The name "George" for James Kirk's father first originated in Vonda N. McIntyre's TOS novel Enterprise: The First Adventure, which gives his full name as "George Samuel Kirk, Senior". The novel Collision Course calls him "George Joseph Kirk", while the comic story "Captain James T. Kirk: Psycho-File" calls him "Benjamin Kirk". Star Trek II: Biographies calls him "Eugene Claudius Kirk".
Intel's Star Trek tie-in website gave his serial number as SA-733-9624-AM.
George Kirk was seen as the first officer of the USS Enterprise under Captain Robert April in the novel Final Frontier. In the novel, Kirk was the one responsible for convincing Captain April (who had been charged with naming the as-yet-unnamed ship) to name the ship Enterprise. The cover art for the book contained a picture of him.

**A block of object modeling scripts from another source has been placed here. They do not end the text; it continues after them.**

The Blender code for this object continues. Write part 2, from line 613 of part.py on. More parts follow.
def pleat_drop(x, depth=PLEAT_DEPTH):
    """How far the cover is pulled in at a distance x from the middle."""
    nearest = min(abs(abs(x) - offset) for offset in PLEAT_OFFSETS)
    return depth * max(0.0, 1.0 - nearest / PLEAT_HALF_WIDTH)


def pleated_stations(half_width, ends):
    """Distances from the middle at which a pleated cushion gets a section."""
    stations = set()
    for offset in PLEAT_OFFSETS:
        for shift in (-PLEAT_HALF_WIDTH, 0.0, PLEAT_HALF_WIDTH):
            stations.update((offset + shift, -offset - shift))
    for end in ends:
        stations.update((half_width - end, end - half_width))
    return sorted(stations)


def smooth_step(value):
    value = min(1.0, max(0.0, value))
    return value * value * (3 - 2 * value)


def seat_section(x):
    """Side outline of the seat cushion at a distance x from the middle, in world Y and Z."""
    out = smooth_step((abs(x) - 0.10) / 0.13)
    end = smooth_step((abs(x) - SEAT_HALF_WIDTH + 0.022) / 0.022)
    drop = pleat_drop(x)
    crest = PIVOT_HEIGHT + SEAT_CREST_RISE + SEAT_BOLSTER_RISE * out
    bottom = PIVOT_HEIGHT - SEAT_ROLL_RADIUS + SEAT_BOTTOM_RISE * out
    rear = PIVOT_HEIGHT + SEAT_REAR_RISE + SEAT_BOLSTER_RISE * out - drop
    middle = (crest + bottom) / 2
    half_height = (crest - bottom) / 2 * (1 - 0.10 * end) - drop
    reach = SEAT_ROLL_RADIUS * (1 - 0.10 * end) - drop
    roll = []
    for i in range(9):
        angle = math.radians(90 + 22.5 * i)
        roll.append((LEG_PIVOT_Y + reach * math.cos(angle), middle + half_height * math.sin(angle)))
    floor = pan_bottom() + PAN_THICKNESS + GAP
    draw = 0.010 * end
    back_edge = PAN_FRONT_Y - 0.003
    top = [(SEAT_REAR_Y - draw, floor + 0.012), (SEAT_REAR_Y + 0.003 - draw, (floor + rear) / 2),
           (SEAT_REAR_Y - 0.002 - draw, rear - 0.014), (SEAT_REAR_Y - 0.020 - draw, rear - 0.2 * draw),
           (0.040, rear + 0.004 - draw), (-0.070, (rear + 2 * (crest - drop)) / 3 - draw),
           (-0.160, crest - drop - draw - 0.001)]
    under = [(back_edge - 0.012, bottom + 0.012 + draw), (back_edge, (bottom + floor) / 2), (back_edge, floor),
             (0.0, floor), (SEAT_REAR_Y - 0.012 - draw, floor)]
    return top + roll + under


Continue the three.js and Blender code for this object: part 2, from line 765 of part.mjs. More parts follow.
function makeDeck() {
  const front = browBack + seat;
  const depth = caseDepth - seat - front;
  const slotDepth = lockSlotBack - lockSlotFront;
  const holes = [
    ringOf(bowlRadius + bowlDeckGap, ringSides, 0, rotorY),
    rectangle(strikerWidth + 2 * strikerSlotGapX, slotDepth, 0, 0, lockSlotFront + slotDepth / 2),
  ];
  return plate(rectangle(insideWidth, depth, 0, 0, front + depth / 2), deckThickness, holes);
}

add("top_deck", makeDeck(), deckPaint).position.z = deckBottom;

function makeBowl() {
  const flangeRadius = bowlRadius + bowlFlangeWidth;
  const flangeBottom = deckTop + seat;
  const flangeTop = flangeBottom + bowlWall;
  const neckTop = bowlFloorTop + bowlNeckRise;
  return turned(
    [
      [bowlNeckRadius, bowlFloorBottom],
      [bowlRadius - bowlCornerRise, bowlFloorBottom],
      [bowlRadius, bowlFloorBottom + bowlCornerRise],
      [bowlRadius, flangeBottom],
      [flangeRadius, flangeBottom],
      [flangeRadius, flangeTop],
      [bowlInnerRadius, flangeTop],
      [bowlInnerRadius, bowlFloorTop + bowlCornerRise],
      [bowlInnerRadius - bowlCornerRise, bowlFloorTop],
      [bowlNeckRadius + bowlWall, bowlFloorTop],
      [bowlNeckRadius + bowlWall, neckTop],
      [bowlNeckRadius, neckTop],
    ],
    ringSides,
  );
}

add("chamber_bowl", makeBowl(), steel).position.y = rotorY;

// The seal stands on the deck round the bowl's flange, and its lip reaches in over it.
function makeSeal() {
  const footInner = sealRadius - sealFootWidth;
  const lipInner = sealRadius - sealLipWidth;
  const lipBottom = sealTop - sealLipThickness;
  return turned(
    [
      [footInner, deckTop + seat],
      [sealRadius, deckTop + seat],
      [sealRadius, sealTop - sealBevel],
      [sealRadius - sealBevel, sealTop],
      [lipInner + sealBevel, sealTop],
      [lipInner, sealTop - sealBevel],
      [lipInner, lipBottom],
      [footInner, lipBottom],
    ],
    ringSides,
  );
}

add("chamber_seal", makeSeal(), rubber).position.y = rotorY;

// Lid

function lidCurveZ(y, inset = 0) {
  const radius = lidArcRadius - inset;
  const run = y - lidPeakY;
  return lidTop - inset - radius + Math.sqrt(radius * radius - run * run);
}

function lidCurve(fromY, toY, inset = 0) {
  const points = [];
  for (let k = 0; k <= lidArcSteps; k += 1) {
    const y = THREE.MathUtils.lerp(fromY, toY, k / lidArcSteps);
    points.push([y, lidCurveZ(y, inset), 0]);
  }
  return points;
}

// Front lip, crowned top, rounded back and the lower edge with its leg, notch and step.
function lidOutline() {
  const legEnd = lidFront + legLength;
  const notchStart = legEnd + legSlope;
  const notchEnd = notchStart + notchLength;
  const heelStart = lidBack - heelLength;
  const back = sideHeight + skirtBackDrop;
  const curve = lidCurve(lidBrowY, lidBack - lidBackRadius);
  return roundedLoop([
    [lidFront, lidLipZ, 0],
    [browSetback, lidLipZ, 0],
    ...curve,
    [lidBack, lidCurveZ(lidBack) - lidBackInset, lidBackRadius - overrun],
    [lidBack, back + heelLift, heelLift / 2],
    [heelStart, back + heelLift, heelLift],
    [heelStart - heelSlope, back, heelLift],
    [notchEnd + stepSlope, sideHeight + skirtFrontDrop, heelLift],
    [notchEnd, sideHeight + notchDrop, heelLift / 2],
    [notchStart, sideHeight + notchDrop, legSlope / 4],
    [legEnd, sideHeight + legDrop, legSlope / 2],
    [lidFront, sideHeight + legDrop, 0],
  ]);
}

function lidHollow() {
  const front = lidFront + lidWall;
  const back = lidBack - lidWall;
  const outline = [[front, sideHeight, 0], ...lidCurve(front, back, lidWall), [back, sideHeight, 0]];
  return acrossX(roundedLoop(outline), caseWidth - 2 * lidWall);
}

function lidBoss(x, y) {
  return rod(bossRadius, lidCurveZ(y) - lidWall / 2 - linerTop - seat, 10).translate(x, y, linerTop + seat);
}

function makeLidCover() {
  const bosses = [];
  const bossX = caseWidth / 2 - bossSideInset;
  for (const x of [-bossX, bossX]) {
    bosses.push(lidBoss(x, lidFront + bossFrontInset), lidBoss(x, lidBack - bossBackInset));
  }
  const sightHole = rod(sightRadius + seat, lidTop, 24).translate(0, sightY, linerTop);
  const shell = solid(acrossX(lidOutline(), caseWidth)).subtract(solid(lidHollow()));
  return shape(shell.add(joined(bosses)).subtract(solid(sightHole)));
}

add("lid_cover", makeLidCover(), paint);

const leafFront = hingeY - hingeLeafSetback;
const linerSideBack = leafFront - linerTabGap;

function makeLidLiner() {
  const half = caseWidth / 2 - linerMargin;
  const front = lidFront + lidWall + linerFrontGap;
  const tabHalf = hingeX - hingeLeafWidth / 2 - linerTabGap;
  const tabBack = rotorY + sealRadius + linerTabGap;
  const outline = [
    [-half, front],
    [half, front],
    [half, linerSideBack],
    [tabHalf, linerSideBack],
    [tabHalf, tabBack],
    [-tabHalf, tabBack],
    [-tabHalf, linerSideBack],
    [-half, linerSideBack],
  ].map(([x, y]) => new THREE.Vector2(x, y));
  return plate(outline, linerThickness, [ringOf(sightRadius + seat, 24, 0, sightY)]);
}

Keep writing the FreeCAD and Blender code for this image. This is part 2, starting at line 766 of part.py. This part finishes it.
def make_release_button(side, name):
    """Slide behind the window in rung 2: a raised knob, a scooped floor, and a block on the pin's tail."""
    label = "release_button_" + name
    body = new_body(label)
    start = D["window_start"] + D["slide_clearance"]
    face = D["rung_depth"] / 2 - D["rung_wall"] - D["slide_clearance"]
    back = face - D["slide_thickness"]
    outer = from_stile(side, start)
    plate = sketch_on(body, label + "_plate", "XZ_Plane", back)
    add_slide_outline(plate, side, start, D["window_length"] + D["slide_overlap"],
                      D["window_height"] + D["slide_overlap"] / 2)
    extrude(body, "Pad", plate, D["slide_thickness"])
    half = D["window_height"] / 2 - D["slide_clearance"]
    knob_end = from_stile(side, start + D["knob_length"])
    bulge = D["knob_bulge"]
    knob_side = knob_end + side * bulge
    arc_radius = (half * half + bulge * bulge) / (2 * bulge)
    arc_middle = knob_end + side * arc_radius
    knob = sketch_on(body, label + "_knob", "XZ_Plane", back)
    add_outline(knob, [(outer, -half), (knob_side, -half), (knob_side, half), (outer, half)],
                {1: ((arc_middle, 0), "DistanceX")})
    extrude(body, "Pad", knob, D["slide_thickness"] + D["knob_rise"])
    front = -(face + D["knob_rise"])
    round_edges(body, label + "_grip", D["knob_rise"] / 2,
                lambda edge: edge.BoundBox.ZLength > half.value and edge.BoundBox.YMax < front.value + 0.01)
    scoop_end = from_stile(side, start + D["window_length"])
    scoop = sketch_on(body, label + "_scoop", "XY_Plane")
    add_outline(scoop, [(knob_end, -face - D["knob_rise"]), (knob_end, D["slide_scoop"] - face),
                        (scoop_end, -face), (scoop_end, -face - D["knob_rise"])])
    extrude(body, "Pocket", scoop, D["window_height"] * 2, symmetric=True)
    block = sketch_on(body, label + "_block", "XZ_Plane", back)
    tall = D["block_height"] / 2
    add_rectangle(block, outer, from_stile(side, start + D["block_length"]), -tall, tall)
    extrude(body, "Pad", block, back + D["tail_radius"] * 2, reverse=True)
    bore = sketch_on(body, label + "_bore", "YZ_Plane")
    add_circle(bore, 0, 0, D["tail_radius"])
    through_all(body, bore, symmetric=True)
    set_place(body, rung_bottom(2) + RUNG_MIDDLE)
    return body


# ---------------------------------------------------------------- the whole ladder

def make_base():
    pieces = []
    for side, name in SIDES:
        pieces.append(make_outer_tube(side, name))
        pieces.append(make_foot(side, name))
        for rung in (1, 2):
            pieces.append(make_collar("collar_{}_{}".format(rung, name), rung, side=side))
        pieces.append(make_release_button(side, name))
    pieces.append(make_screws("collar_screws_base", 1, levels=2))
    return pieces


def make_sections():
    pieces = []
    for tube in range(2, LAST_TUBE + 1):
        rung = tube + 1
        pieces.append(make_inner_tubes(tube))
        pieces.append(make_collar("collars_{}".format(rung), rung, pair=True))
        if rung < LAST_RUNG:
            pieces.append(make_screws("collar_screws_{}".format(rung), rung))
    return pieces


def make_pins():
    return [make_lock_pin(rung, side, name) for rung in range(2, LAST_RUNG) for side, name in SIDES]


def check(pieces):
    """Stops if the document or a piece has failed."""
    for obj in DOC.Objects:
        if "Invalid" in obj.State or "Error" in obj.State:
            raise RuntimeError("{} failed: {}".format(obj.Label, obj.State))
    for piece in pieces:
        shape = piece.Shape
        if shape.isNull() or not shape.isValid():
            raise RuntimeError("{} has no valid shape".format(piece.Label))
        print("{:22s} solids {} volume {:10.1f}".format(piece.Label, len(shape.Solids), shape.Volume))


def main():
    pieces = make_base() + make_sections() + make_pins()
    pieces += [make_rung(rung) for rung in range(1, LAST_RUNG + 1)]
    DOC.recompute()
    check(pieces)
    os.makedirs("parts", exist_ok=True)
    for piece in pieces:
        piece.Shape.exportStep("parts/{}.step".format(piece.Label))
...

Additionally, Kirk played a major role in the novel Best Destiny, where he was once again shown as first officer under Captain Robert April. He plays a more direct role in sixteen-year-old James Kirk's life, and is upset with him for his rebellious behavior.
IDW Publishing's comic Keenser's Story depicts George Kirk as having been present for first contact with the Roylan (β)s (Keenser's species). After Keenser helps them fix their shuttle, he accompanies George on the ride back to the Kelvin, with the intention of going to Starfleet Academy.
Issue 17 of the Star Trek: Boldly Go series depicts a George Kirk who never served on the Kelvin. He is shown in command of the USS Enterprise with Sulu as his helmsman, while attacking a squad of warbirds. The followup issue showed George inviting James out on a a ride on his motorcycle.